McWilliams is going after a very modern kind of authority: the rented lab coat. His target is not merely sloppy reporting, but a whole rhetorical machine that turns uncertainty into certainty by laundering it through someone with credentials. The ellipses matter here. They mimic the drift from rumor to "well, people are saying" to "experts agree" - a slide the audience barely notices because it feels like the responsible thing: consult an expert, add a quote, close the case.

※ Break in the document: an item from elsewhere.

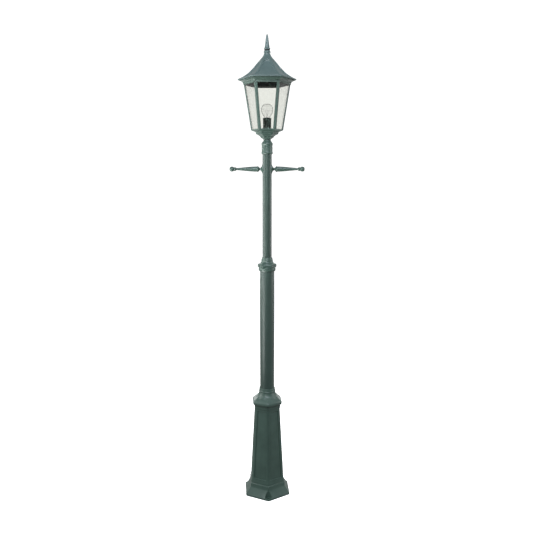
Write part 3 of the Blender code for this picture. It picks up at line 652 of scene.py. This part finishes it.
def makeNut(name, body, across, bore, low, high):
    rings = [(across * 0.9, low), (across, low + 0.7), (across, high - 0.7), (across * 0.9, high),
             (bore + 0.7, high), (bore, high - 0.7), (bore, low + 0.7), (bore + 0.7, low)]
    bm = hexagonStack(rings[:4], 0, 6, closed=False)
    hole = hexagonStack(rings[4:], 0, 24, closed=False)
    addTo(bm, hole)
    rims = [e for e in bm.edges if e.is_boundary]
    for level in (low, high):
        pair = [e for e in rims if abs(e.verts[0].co.z / mm - level) < 0.01]
        bmesh.ops.bridge_loops(bm, edges=pair)
    keepPiece(name + "_shown", bm, body, zincSteel, (name,), edge=0.15, sharp=25)


def makeScrew(name, x, tip, shoulder, top, shank, head):
    # cross-slot pan head over a threaded shank
    profile = [(0, tip), (shank * 0.6, tip), (shank, tip + 1), (shank, shoulder), (head, shoulder),
               (head, shoulder + (top - shoulder) * 0.45), (head * 0.8, top - 0.25), (head * 0.4, top), (0, top)]
    spot = Matrix.Translation((x * mm, 0, 0))
    piece = keepPiece(name + "_shown", moved(turnedBody(profile, 32), spot), "lantern", zincSteel, (name,))
    for turn in (0.3, 0.3 + math.pi / 2):
        slot = blockBody((-head * 0.62, -head * 0.12, top - 1.1), (head * 0.62, head * 0.12, top + 1))
        carve(piece, moved(slot, spot @ Matrix.Rotation(turn, 4, "Z")))


def makeFixings():
    makeNut("nipple_nut_lower", "lantern", 8.5, 5.25, 1858, 1866.3)
    makeNut("nipple_nut_upper", "lantern", 8.5, 5.25, 1893.9, 1901)
    makeNut("tie_nut", "lantern", 7.5, 4.25, 2172.5, 2179.7)
    for k, x in enumerate((-106, 106)):
        makeScrew(f"bridge_screw_{k + 1}", x, 2168, 2183.3, 2185.6, 2.0, 4.2)
    for k, x in enumerate((-62, 62)):
        makeScrew(f"strap_screw_{k + 1}", x, 1931.8, 1937, 1939, 1.6, 3.2)
    bridge = blockBody((-118, -10, 2180), (118, 10, 2183))
    ends = [e for e in bridge.edges if abs(e.verts[0].co.z - e.verts[1].co.z) > 2 * mm]
    bmesh.ops.bevel(bridge, geom=ends, offset=4 * mm, offset_type="OFFSET", affect="EDGES", segments=6, profile=0.5,
                    material=-1)
    piece = keepPiece("bridgeShown", bridge, "lantern", zincSteel, ("roof_bridge",), edge=0.4)
    carve(piece, rodBody(4.4, 2170, 2190, 32))
    for x in (-106, 106):
        carve(piece, moved(rodBody(2.4, 2170, 2190, 20), Matrix.Translation((x * mm, 0, 0))))
    strap = blockBody((-66, -8, 1934.7), (66, 8, 1936.7))
    ends = [e for e in strap.edges if abs(e.verts[0].co.z - e.verts[1].co.z) > 1 * mm]
    bmesh.ops.bevel(strap, geom=ends, offset=3.5 * mm, offset_type="OFFSET", affect="EDGES", segments=6, profile=0.5,
                    material=-1)
    piece = keepPiece("strapShown", strap, "lantern", zincSteel, ("holder_strap",), edge=0.3)
    carve(piece, rodBody(5.4, 1920, 1950, 32))
    for x in (-62, 62):
        carve(piece, moved(rodBody(2.0, 1920, 1950, 20), Matrix.Translation((x * mm, 0, 0))))
    nipple = turnedBody([(4.5, 1852), (4.5, 1948), (3.2, 1948), (3.2, 1852)], 32)
    addTo(nipple, threadRidge(4.45, 0.5, 1.0, 1853, 93))
    keepPiece("nippleShown", nipple, "lantern", zincSteel, ("stem_nipple",))
    block = blockBody((14, -7, 1921), (38, 7, 1934.4))
    bmesh.ops.bevel(block, geom=list(block.edges), offset=1.2 * mm, offset_type="OFFSET", affect="EDGES", segments=3,
                    profile=0.5, material=-1)
    piece = keepPiece("terminalBlockShown", block, "lantern", terminalNylon, ("terminal_block",))
    for x in (18.5, 26, 33.5):
        carve(piece, moved(rodBody(1.9, 1915, 1926, 20), Matrix.Translation((x * mm, 0, 0))))
        carve(piece, moved(pointed(rodBody(1.6, -12, 12, 20), 90.01, 1929.5), Matrix.Translation((x * mm, 0, 0))))


makeFixings()
print("fixings made")

# ---- lampholder and bulb

holder = [(0, 1949), (5.4, 1949), (5.4, 1937), (22.2, 1937), (22.5, 1938), (22.5, 1941), (21.6, 1944.6), (20.6, 1948),
          (20.4, 1960), (20.4, 1984.6), (19.9, 1985.2), (19.9, 1986.2), (20.6, 1987), (21.3, 1989), (21.3, 1993.6),
          (20.6, 1995.4), (19.2, 1996), (15.6, 1996), (15.6, 1956.5), (0, 1956.5)]
bulb = {
    "outside": [(10.9, 1984), (11.5, 1984.6), (11.8, 1987), (12.0, 1991), (12.5, 1995), (13.8, 1999), (16.0, 2003),
                (18.9, 2007), (22.0, 2011.4), (24.9, 2016.4), (27.2, 2021.8), (28.8, 2028), (29.5, 2035),
                (29.2, 2041.4),
                (27.9, 2047.4), (25.6, 2052.8), (22.0, 2057.6), (17.2, 2061.4), (11.4, 2063.8), (5.4, 2064.9),
                (0, 2065.1)],
    "inside": [(0, 2064.3), (5.2, 2064.1), (11.0, 2063.0), (16.6, 2060.7), (21.3, 2057.0), (24.8, 2052.3),
               (27.1, 2047.1), (28.4, 2041.2), (28.7, 2035), (28.0, 2028.2), (26.5, 2022.1), (24.2, 2016.9),
               (21.4, 2011.9), (18.3, 2007.6), (15.4, 2003.6), (13.1, 1999.4), (11.8, 1995.2), (11.2, 1991),
               (11.0, 1987), (10.6, 1985), (10.2, 1984)],
    "cap": [(5.1, 1963), (7.2, 1963.4), (9.2, 1964.6), (11.4, 1966.6), (12.2, 1968), (12.2, 1990), (12.6, 1990.5),
            (12.1, 1990.5), (11.9, 1989.5), (11.9, 1969.5), (8.2, 1966.5), (5.1, 1965.2)],
    "mount": [(0, 1986), (9.6, 1986), (9.2, 1987.6), (6.8, 1991), (5.0, 1995), (4.0, 2000), (3.2, 2007), (2.8, 2011),
              (3.3, 2013.4), (2.6, 2015.6), (0, 2016.5)],
}


def makeWire(name, path, thickness, body, finish, replaced=()):
    # a wire bent along a smooth path, turned into a closed mesh
    curve = bpy.data.curves.new(name, "CURVE")
    curve.dimensions = "3D"
    curve.bevel_depth = thickness * mm
    curve.bevel_resolution = 3
    curve.use_fill_caps = True
    spline = curve.splines.new("POLY")
    spline.points.add(len(path) - 1)
    for point, spot in zip(spline.points, path):
        point.co = (*[c * mm for c in spot], 1)
    wirePath = bpy.data.objects.new(name + "Path", curve)
    bpy.context.scene.collection.objects.link(wirePath)
    graph = bpy.context.evaluated_depsgraph_get()
    shape = bpy.data.meshes.new_from_object(wirePath.evaluated_get(graph))
    bm = bmesh.new()
    bm.from_mesh(shape)
    bpy.data.objects.remove(wirePath)
    bpy.data.curves.remove(curve)
    bpy.data.meshes.remove(shape)
    return keepPiece(name, bm, body, finish, replaced)


def makeLamp():
    keepPiece("holderShown", turnedBody(holder), "lantern", holderBakelite, ("lampholder_body",),
              edge=0.3, sharp=35)
    shell = turnedBody([(14.4, 1962), (15.2, 1962), (15.2, 1991), (14.4, 1991)], 64)
    addTo(shell, threadRidge(14.45, -0.9, 3.63, 1965.5, 6.2, 48))
    keepPiece("holderShellShown", shell, "lantern", brassSheet, ("lampholder_shell",))
    contact = [(0, 1956.8), (6, 1956.8), (6, 1957.6), (4, 1959), (1.6, 1960), (0, 1960)]
    keepPiece("holderContactShown", turnedBody(contact, 32), "lantern", brassSheet, ("lampholder_contact",))
    tip = [(0, 1960.3), (2.2, 1960.4), (3.4, 1960.9), (4.4, 1961.8), (4.8, 1963), (4.8, 1966), (0, 1966)]
    keepPiece("bulbContactShown", turnedBody(tip, 32), "bulb_tip", capNickel, ("bulb_contact",))
    cap = turnedBody(bulb["cap"], 64)
    addTo(cap, threadRidge(12.15, 0.9, 3.63, 1970.5, 4.2, 48))
    keepPiece("bulbCapShown", cap, "bulb", capNickel, ("bulb_cap",))
    glass = turnedBody(bulb["outside"] + bulb["inside"][1:], 96)
    keepPiece("bulbGlassShown", glass, "bulb", bulbGlass, ("bulb_envelope",), sharp=60)
    keepPiece("bulbMountShown", turnedBody(bulb["mount"], 48), "bulb", bulbGlass, ("bulb_mount",),
              sharp=60)
    coil = []
    for k in range(121):
        share = k / 120
        sweep = math.pi * (1 - share)
        coil.append((11 * math.cos(sweep) + 0.35 * math.cos(k * 2.1), 4.5 * math.sin(sweep),
                     2033 + 2.2 * math.sin(3 * math.pi * share) ** 2 + 0.35 * math.sin(k * 2.1)))
    legs = [(-2.2, 0, 2016), (-3.4, 0, 2019), (-8.6, 0, 2029)]
    ends = [(8.6, 0, 2029), (3.4, 0, 2019), (2.2, 0, 2016)]
    makeWire("filamentShown", legs + coil + ends, 0.22, "bulb", filamentWire, ("bulb_filament",))
    for k, bearing in enumerate((50, 90, 130)):
        a = math.radians(bearing)
        makeWire(f"filamentHook{k + 1}", [(0, 0, 2015.6), (2.4 * math.cos(a), 1.8 * math.sin(a), 2022),
                                          (10.4 * math.cos(a), 4.3 * math.sin(a), 2033.4)], 0.12, "bulb",
                 filamentWire)


makeLamp()
print("lamp made")

# ---- floor, light and camera

studio = {
    "floorColour": "#f8f8f8", "floorGlow": 0.85, "frontWall": 0.12, "backWall": 0.46, "skySeen": 1.15,
    # place, what it faces, width, height, power, colour, spread in degrees
    "lights": [("leftSide", (-2.9, -0.1, 1.9), (0, 0, 1.5), 1.5, 2.6, 74.0, "#fdfefe", 180),
               ("leftRear", (-1.3, 2.7, 1.9), (0, 0, 1.6), 1.4, 2.6, 46.0, "#fdfefe", 180),
               ("rightSide", (2.9, 0.0, 1.9), (0, 0, 1.5), 1.2, 2.6, 44.0, "#fdfefe", 180),
               ("rightRear", (1.4, 2.7, 1.9), (0, 0, 1.6), 1.4, 2.6, 34.0, "#fdfefe", 180),
               ("frontFill", (-0.9, -3.7, 2.7), (0, 0, 0.8), 1.2, 1.4, 54.0, "#f7fffb", 180),
               ("topFill", (0.1, -3.0, 4.5), (0, 0, 2.2), 1.8, 1.0, 160.0, "#e9f0ff", 180),
               ("lowLeft", (-1.3, -0.8, 0.5), (0, 0, 2.1), 0.8, 0.8, 11.0, "#fdfefe", 70)],
    "cameraPlace": (0.002, -3.101, 1.696), "cameraDown": 8.46, "lens": 40.4,
}


def makeStudio():
    finish, tree, shader = newFinish("paleFloorPaper", studio["floorColour"], 0.9,
                                     Emission_Strength=studio["floorGlow"])
    shader.inputs["Emission Color"].default_value = toLinear(studio["floorColour"])
    at = addNode(tree, "ShaderNodeTexCoord").outputs["Object"]
    fibre = addNode(tree, "ShaderNodeTexNoise", {"Scale": 60.0, "Detail": 2.0}, {"Vector": at})
    bump = addNode(tree, "ShaderNodeBump", {"Strength": 0.05, "Distance": 0.2 * mm}, {"Height": fibre.outputs["Fac"]})
    tree.links.new(bump.outputs["Normal"], shader.inputs["Normal"])
    bm = bmesh.new()
    bmesh.ops.create_grid(bm, x_segments=1, y_segments=1, size=40)
    floor = keepPiece("floor", bm, None, finish, closed=False)
    floor.visible_diffuse = floor.visible_glossy = floor.visible_transmission = False
    scene = bpy.context.scene
    scene.view_settings.view_transform = "Standard"
    world = bpy.data.worlds.new("paleRoom")
    world.use_nodes = True
    scene.world = world
    room = world.node_tree
    seen = room.nodes["Background"]
    seen.inputs["Color"].default_value = (1, 1, 1, 1)
    seen.inputs["Strength"].default_value = studio["skySeen"]
    # the walls behind are paler than the dark side that the front faces
    facing = addNode(room, "ShaderNodeTexCoord").outputs["Generated"]
    parts = addNode(room, "ShaderNodeSeparateXYZ", {}, {"Vector": facing})
    walls = addNode(room, "ShaderNodeMapRange", {"From Min": -0.9, "From Max": 0.6, "To Min": studio["frontWall"],
                                                 "To Max": studio["backWall"]}, {"Value": parts.outputs["Y"]})
    lit = addNode(room, "ShaderNodeBackground", {"Color": (1, 1, 1, 1)}, {"Strength": walls.outputs["Result"]})
    rays = addNode(room, "ShaderNodeLightPath")
    # the bright room is only seen straight on or through the panes, and does not light the inside of the lantern
    bounced = addNode(room, "ShaderNodeMath", {"operation": "ADD"}, {0: rays.outputs["Diffuse Depth"],
                                                                     1: rays.outputs["Glossy Depth"]})
    unbounced = addNode(room, "ShaderNodeMath", {"operation": "LESS_THAN", 1: 0.5}, {0: bounced.outputs["Value"]})
    through = addNode(room, "ShaderNodeMath", {"operation": "MULTIPLY"}, {0: rays.outputs["Is Transmission Ray"],
                                                                          1: unbounced.outputs["Value"]})
    direct = addNode(room, "ShaderNodeMath", {"operation": "MAXIMUM"}, {0: rays.outputs["Is Camera Ray"],
                                                                        1: through.outputs["Value"]})
    mixed = addNode(room, "ShaderNodeMixShader", {}, {0: direct.outputs["Value"], 1: lit.outputs["Background"],
                                                      2: seen.outputs["Background"]})
    room.links.new(mixed.outputs["Shader"], room.nodes["World Output"].inputs["Surface"])
    for name, place, aim, width, height, power, colour, spread in studio["lights"]:
        lamp = bpy.data.lights.new(name, "AREA")
        lamp.shape, lamp.size, lamp.size_y, lamp.energy = "RECTANGLE", width, height, power
        lamp.color = toLinear(colour)[:3]
        lamp.spread = math.radians(spread)
        box = bpy.data.objects.new(name, lamp)
        box.location = place
        box.rotation_euler = (Vector(aim) - Vector(place)).to_track_quat("-Z", "Y").to_euler()
        box.visible_camera = box.visible_transmission = False
        scene.collection.objects.link(box)
    camera = bpy.data.objects.new("camera", bpy.data.cameras.new("camera"))
    camera.data.lens = studio["lens"]
    camera.data.sensor_width = 36
    camera.location = studio["cameraPlace"]
    camera.rotation_euler = (math.radians(90 - studio["cameraDown"]), 0, 0)
    scene.collection.objects.link(camera)
    scene.camera = camera


makeStudio()
print("studio made")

The line "report rumors, speculations, and projections as facts" is a tight three-step indictment of news incentives. Rumors give you speed, speculations give you narrative, projections give you stakes. None require verification in the hard sense; all reward urgency. The "expert" becomes a prop that substitutes for evidence, a way to look rigorous while staying within the churn of daily content.

His deliberately clumsy phrase "hopelessly hopeless" is doing work, too: it parodies the emotional tone of catastrophe that media often sells as realism. It's not that experts are useless; it's that expert selection is editorial. If the story needs dread, you can book dread. If it needs reassurance, you can find that voice as well. McWilliams is calling out the asymmetry: the public hears "expert" as truth, while producers treat experts as ingredients.

Contextually, this fits a late-20th-century media landscape accelerating toward 24-hour news and pundit panels, where commentary competes with reporting. Read now, it lands as an early warning about the attention economy: authority isn't discovered, it's curated.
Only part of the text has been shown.